EXERCISE GOAL: Sift the listing for lines that hold the string "depsgraph" and pull them out.
>> Begin
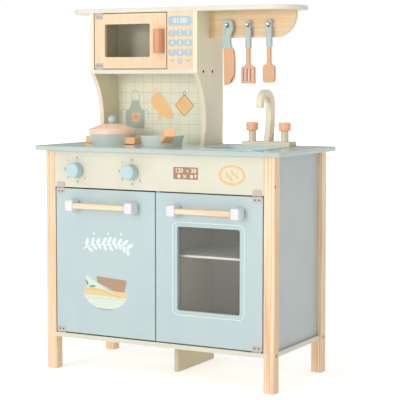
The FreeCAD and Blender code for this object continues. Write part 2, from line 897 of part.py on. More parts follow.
mini_x = cell_l + S.oven_door_left
mini_z = cell_z + S.oven_gap
mini_tall = lid_z - S.oven_gap - mini_z
mini_blank = box(
    "microwave_door_blank",
    (mini_x, tower_front, mini_z),
    (mini_x + S.oven_door_wide, tower_front + S.board, mini_z + mini_tall),
)
mini_soft = soften(
    "microwave_door_soft", mini_blank, S.edge_soft, lambda e: along_axis(e, Vector(0, 0, 1))
)
mini_window = plate(
    "mini_window_cut",
    "XZ",
    [rectangle(as_size(0), as_size(0), S.mini_wide, S.mini_tall, S.mini_corner)],
    S.board,
    (mini_x + S.mini_left, tower_front, mini_z + S.mini_base),
)
mini_pivot_x = mini_x + S.mini_pivot_edge
mini_pivot_y = tower_front + S.board / 2
mini_bore = S.mini_pin_radius + S.pin_clear
node(
    cut(
        "microwave_door", mini_soft, mini_window,
        *pin_bores(
            "mini", mini_pivot_x, mini_pivot_y, mini_z, mini_tall, mini_bore, pin_deep
        ),
    ),
    "microwave_door",
)
node(
    box(
        "microwave_pane",
        (mini_x + S.mini_left - lap, tower_front + S.board, mini_z + S.mini_base - lap),
        (
            mini_x + S.mini_left + S.mini_wide + lap, tower_front + S.board + S.pane_thick,
            mini_z + S.mini_base + S.mini_tall + lap,
        ),
    ),
    "microwave_pane",
)
# The grip is a block with a full-round front.
grip_x = mini_x + S.grip_left
grip_r = S.grip_wide / 2
node(
    plate(
        "microwave_grip",
        "XY",
        [(
            (0, S.grip_out),
            [
                (0, grip_r), (grip_r, 0, grip_r, -1), (S.grip_wide, grip_r, grip_r, -1),
                (S.grip_wide, S.grip_out), (0, S.grip_out),
            ],
        )],
        S.grip_tall,
        (grip_x, tower_front - S.grip_out, mini_z + S.grip_base),
    ),
    "microwave_grip",
)
mini_fixed, mini_moving = [], []
near = mini_pivot_x - S.plate_edge
for end, z_frame, z_door in (("top", lid_z, mini_z + mini_tall), ("low", cell_z, mini_z)):
    fixed, moving = pivot_pair(
        "mini_pivot_" + end, mini_pivot_x, tower_front, tower_front + S.board, z_frame, z_door,
        S.mini_plate_thick, S.mini_plate_tall, S.mini_pin_radius, near, near + S.plate_wide,
        False,
    )
    mini_fixed.append(fixed)
    mini_moving.append(moving)
group("microwave_frame_pivots", mini_fixed)
group("microwave_door_pivots", mini_moving)

# ---------------------------------------------------------------- hook rail, pegs and tools
rail = plate(
    "hook_rail_blank",
    "XZ",
    [(
        (0, 0),
        [
            (S.rail_long - S.rail_corner, 0),
            (S.rail_long, S.rail_corner, S.rail_corner, -1),
            (S.rail_long, S.rail_tall), (0, S.rail_tall), (0, 0),
        ],
    )],
    S.board,
    (tower_r, S.rail_front, lid_z - S.rail_tall),
)
peg_z = lid_z - S.peg_drop
peg_spots = [S.peg_first + S.peg_step * n for n in range(3)]
node(
    cut(
        "hook_rail", rail,
        *[
            rod("peg_bore%d" % n, (x, S.rail_front, peg_z), "+y", S.peg_radius, S.peg_in)
            for n, x in enumerate(peg_spots)
        ],
    ),
    "hook_rail",
)
pegs, discs = [], []
for n, x in enumerate(peg_spots):
    tip = S.rail_front - S.peg_out
    pin = rod("peg_pin%d" % n, (x, tip, peg_z), "+y", S.peg_radius, S.peg_out + S.peg_in)
    ball = doc.addObject("Part::Sphere", "peg_ball%d" % n)
    bind(ball, "Radius", S.ball_radius)
    place(ball, (x, tip, peg_z))
    pegs.append(fuse("peg%d" % n, pin, ball))
    ring = rod(
        "peg_ring%d" % n, (x, S.rail_front - S.disc_thick, peg_z), "+y",
        S.disc_radius, S.disc_thick,
    )
    hole = rod(
        "peg_ring_hole%d" % n, (x, S.rail_front - S.disc_thick, peg_z), "+y",
        S.peg_radius, S.disc_thick,
    )
    discs.append(cut("peg_disc%d" % n, ring, hole))
group("rail_pegs", pegs)
group("peg_discs", discs)

# The tools hang by a round eye, so the eye's centre is below the peg by the play in it.
eye_z = peg_z - S.eye_radius + S.peg_radius + S.peg_clear


def hang(name, corner, outline, peg_x, eye_drop, slots=()):
    """A flat tool on its peg. The outline starts at the corner and is measured from it."""
    x0 = corner
    eye = ((x0, -eye_drop), S.eye_radius)
    body = new_body(name + "_blank")
    sketch = new_sketch(body, "XZ", name + "_sketch")
    draw(sketch, outline[0], outline[1])
    hole = sketch.addGeometry(
        Part.Circle(Vector(x0.value, -eye_drop.value, 0), Vector(0, 0, 1), eye[1].value), False
    )
    pin_point(sketch, hole, 3, x0, -eye_drop)
    number = sketch.addConstraint(Sketcher.Constraint("Radius", hole, eye[1].value))
    sketch.setExpression("Constraints[%d]" % number, eye[1].text)
    for slot in slots:
        draw(sketch, *slot)
    doc.recompute()
    feature = body.newObject("PartDesign::Pad", name + "_pad")
    feature.Profile = sketch
    feature.Reversed = True
    bind(feature, "Length", S.tool_thick)
    body.Tip = feature
    place(body, (peg_x - x0, S.tool_front, eye_z + eye_drop))
    return node(body, name)


long, wide, waist = S.tool_long, S.knife_wide, S.knife_grip
hang(
    "knife",
    S.knife_eye_in,
    (
        (0, 0),
        [
            (0, -S.grip_long), (S.knife_step, -S.grip_long), (S.knife_step + 2, -long),
            (wide - 2, -long * 0.89, wide * 0.9, -1), (wide, -long * 0.74, wide * 2, -1),
            (wide - 1.3, -long * 0.51, wide * 7, -1), (waist, -S.grip_long, wide * 0.6, -1),
            (waist - 4, -long * 0.29, wide * 1.3, 1), (wide - 5, -long * 0.16, wide, 1),
            (wide - 5.5, -6, wide * 1.3, -1), (wide - 11.5, 0, 6.5, -1), (0, 0),
        ],
    ),
    peg_spots[0],
    S.eye_drop,
)
grip, neck, head = S.grip_half, S.neck_half, S.turner_half
shoulder, head_low = S.turner_shoulder, S.tool_long - 5
hang(
    "turner",
    head,
    (
        (head - grip, -grip),
        [
            (head - grip, -S.grip_long), (head - neck, -S.grip_long),
            (head - neck, -shoulder + 8), (0, -shoulder, head * 0.9, 1),
            (0, -head_low), (head * 2, -head_low), (head * 2, -shoulder),
            (head + neck, -shoulder + 8, head * 0.9, 1),
            (head + neck, -S.grip_long), (head + grip, -S.grip_long), (head + grip, -grip),
            (head - grip, -grip, grip, -1),
        ],
    ),
    peg_spots[1],
    S.eye_drop - 1,
    [
        rectangle(
            head + S.slot_pitch * n - S.slot_wide / 2, -head_low + 6,
            head + S.slot_pitch * n + S.slot_wide / 2, -head_low + 6 + S.slot_long,
        )
        for n in (-1, 0, 1)
    ],
)
head = S.spatula_half
shoulder, soft = S.spatula_shoulder, S.spatula_soft
low = -head_low
hang(
    "spatula",
    head,
    (
        (head - grip, -grip),
        [
            (head - grip, -S.grip_long + 1.5), (head - neck, -S.grip_long + 1.5),
            (head - neck, -shoulder + 6), (soft, -shoulder, head * 0.75, 1),
            (0, -shoulder - soft, soft, -1), (0, low + soft), (soft, low, soft, -1),
            (head * 2 - soft, low), (head * 2, low + soft, soft, -1),
            (head * 2, -shoulder - soft), (head * 2 - soft, -shoulder, soft, -1),
            (head + neck, -shoulder + 6, head * 0.75, 1),
            (head + neck, -S.grip_long + 1.5), (head + grip, -S.grip_long + 1.5),
            (head + grip, -grip), (head - grip, -grip, grip, -1),
        ],
    ),
    peg_spots[2],
    S.eye_drop + 1,
)

# ---------------------------------------------------------------- pot, lid and pan
# The pot stands clear of the tower: its left and rear edges keep their places.
pot_x = S.pot_rim - S.pot_left
pot_y = tower_front + S.pot_rear - S.pot_rim
turned(
    "pot_body",
    (
        (0, 0),
        [
            (S.pot_foot, 0), (S.pot_rim, S.pot_tall), (S.pot_rim - S.pot_wall, S.pot_tall),
            (S.pot_foot - S.pot_wall, S.pot_wall), (0, S.pot_wall), (0, 0),
        ],
    ),
    (pot_x, pot_y, top_z),
)
# The lugs are glued to the wall, so their inner faces follow its cone.
lugs = []
for n, turn in enumerate((0, 180)):
    reach = S.pot_rim + S.lug_long - 4
    block = box(
        "pot_lug%d" % n, (0, -S.lug_wide / 2, S.lug_base),
        (reach, S.lug_wide / 2, S.lug_base + S.lug_tall), loose=True,
    )
    block_soft = soften(
        "pot_lug_soft%d" % n, block, as_size(2),
        lambda e: e.BoundBox.XMin > 40 and (e.BoundBox.XLength < 0.001),
    )
    cone = doc.addObject("Part::Cone", "pot_lug_cone%d" % n)
    bind(cone, "Radius1", S.pot_foot)
    bind(cone, "Radius2", S.pot_rim)
    bind(cone, "Height", S.pot_tall)
    lug = cut("pot_lug_whole%d" % n, block_soft, cone)
    place(lug, (pot_x, pot_y, top_z), (Vector(0, 0, 1), CELLS["pot_turn"] + turn))
    lugs.append(lug)
group("pot_handles", lugs)

edge_r, crown, side = S.pot_rim + S.lid_over, S.lid_rise, S.lid_edge_tall
# the skirt clears the pot's wall at its own foot, where the cone is narrower
cone_taken = (S.pot_rim - S.pot_foot) * S.lid_skirt / (S.pot_tall - S.pot_wall)
skirt_r = S.pot_rim - S.pot_wall - S.lid_clear - cone_taken
wall, round_r = S.lid_wall, S.lid_shoulder
rim_in, rim_out = edge_r - round_r - wall, edge_r - round_r
rise = crown - side - round_r
# both faces of the dome are parts of spheres centred on the axis
dome_in = (rim_in * rim_in + rise * rise) / (rise * 2)
dome_out = (rim_out * rim_out + rise * rise) / (rise * 2)
lid = turned(
    "pot_lid",
    (
        (0, crown - wall),
        [
            (rim_in, side + round_r - wall, dome_in, 1),
            (skirt_r - wall, 0), (skirt_r - wall, -S.lid_skirt),
            (skirt_r, -S.lid_skirt), (skirt_r, 0), (edge_r, 0), (edge_r, side),
            (rim_out, side + round_r, round_r, -1),
            (0, crown, dome_out, -1), (0, crown - wall),
        ],
    ),
    (pot_x, pot_y, top_z + S.pot_tall),
)
ball = doc.addObject("Part::Sphere", "lid_ball")
bind(ball, "Radius", S.ball_knob)
place(ball, (pot_x, pot_y, top_z + S.pot_tall + crown + S.ball_knob * 0.88))
node(cut("lid_knob", ball, lid), "lid_knob")

turned(
    "pan_body",
    (
        (0, 0),
        [
            (S.pan_foot, 0), (S.pan_rim, S.pan_tall), (S.pan_rim - S.pot_wall, S.pan_tall),
            (S.pan_foot - S.pot_wall, S.pot_wall), (0, S.pot_wall), (0, 0),
        ],
    ),
    (S.pan_x, S.pan_y, top_z),
)
# The pan's handle rises away from the wall, and its inner end follows the wall's cone.
stick = box(
    "pan_handle_blank",
    (0, -S.pan_handle_wide / 2, 0),
    (S.pan_foot + S.pan_handle_long, S.pan_handle_wide / 2, S.pan_handle_tall),
    loose=True,
)
stick_soft = soften(
    "pan_handle_soft", stick, as_size(2), lambda e: along_axis(e, Vector(1, 0, 0))
)
place(
    stick_soft, (0, 0, S.pan_handle_base - S.pan_foot * 0.3),
    (Vector(0, 1, 0), -CELLS["pan_handle_lift"]), loose=True,
)
cone = doc.addObject("Part::Cone", "pan_handle_cone")
bind(cone, "Radius1", S.pan_foot - (S.pan_rim - S.pan_foot))
bind(cone, "Radius2", S.pan_foot + (S.pan_rim - S.pan_foot) * 3)
bind(cone, "Height", S.pan_tall * 4)
place(cone, (0, 0, -S.pan_tall), loose=True)
handle = cut("pan_handle", stick_soft, cone)
place(
    handle, (S.pan_x, S.pan_y, top_z), (Vector(0, 0, 1), CELLS["pan_handle_turn"])
)
node(handle, "pan_handle")

# ---------------------------------------------------------------- bolts
bolts = []
for n, (at, inward, sunk) in enumerate(
    [(at, inward, S.bolt_sunk) for at, inward in bolt_marks]
    + [(at, inward, as_size(3)) for at, inward in tower_bolts]
):
    way = 1 if inward == "+x" else -1
    head_at = (at[0] + way * (sunk - S.bolt_head_tall), at[1], at[2])
    shank_at = (at[0] + way * (sunk - 1), at[1], at[2])
    bolts.append(fuse(
        "bolt%d" % n,
        rod("bolt_head%d" % n, head_at, inward, S.bolt_head, S.bolt_head_tall),
        rod("bolt_shank%d" % n, shank_at, inward, S.bolt_shank, S.bolt_long),
    ))
group("frame_bolts", bolts)

# ---------------------------------------------------------------- check and write
doc.recompute()
faults = [
    "%s: %s" % (obj.Label, ", ".join(obj.State))
    for obj in doc.Objects
    if "Invalid" in obj.State or "Error" in obj.State
]
faults += [
    "%s: no valid shape" % obj.Label
    for obj in nodes
    if obj.Shape.isNull() or not obj.Shape.isValid() or not obj.Shape.Solids
]
if faults:
    raise SystemExit("Not written:\n" + "\n".join(faults))

os.makedirs("parts", exist_ok=True)
for obj in nodes:
    obj.Shape.exportStep("parts/%s.step" % obj.Label)
    print("%-24s %d solid(s) %10.1f mm3" % (obj.Label, len(obj.Shape.Solids), obj.Shape.Volume))
print("%d sub-parts written" % len(nodes))
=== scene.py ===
import math

import bmesh
import bpy
from mathutils import Euler, Matrix, Vector


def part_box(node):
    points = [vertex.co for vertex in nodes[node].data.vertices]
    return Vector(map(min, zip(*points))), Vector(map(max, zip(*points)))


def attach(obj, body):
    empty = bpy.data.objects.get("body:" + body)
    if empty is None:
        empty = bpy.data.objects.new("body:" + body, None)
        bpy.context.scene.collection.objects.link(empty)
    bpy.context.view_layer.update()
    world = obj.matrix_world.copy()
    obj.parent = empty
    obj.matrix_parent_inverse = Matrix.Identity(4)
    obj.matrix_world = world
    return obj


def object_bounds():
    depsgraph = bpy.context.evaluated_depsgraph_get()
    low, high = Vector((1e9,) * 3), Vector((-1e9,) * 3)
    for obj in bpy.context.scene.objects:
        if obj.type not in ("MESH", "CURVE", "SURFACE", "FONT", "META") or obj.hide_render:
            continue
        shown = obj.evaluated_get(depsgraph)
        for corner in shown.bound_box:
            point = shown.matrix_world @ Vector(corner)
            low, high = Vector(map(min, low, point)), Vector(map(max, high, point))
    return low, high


# A wooden play kitchen: pine posts and painted boards carry a worktop with a sink, and a tower
# above it holds a small microwave and a rail of wooden tools. Everything is in metres in the
# CAD's own frame; sizes of printed and added pieces are written in millimetres.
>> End
WRITTEN ANSWER:
    depsgraph = bpy.context.evaluated_depsgraph_get()
        shown = obj.evaluated_get(depsgraph)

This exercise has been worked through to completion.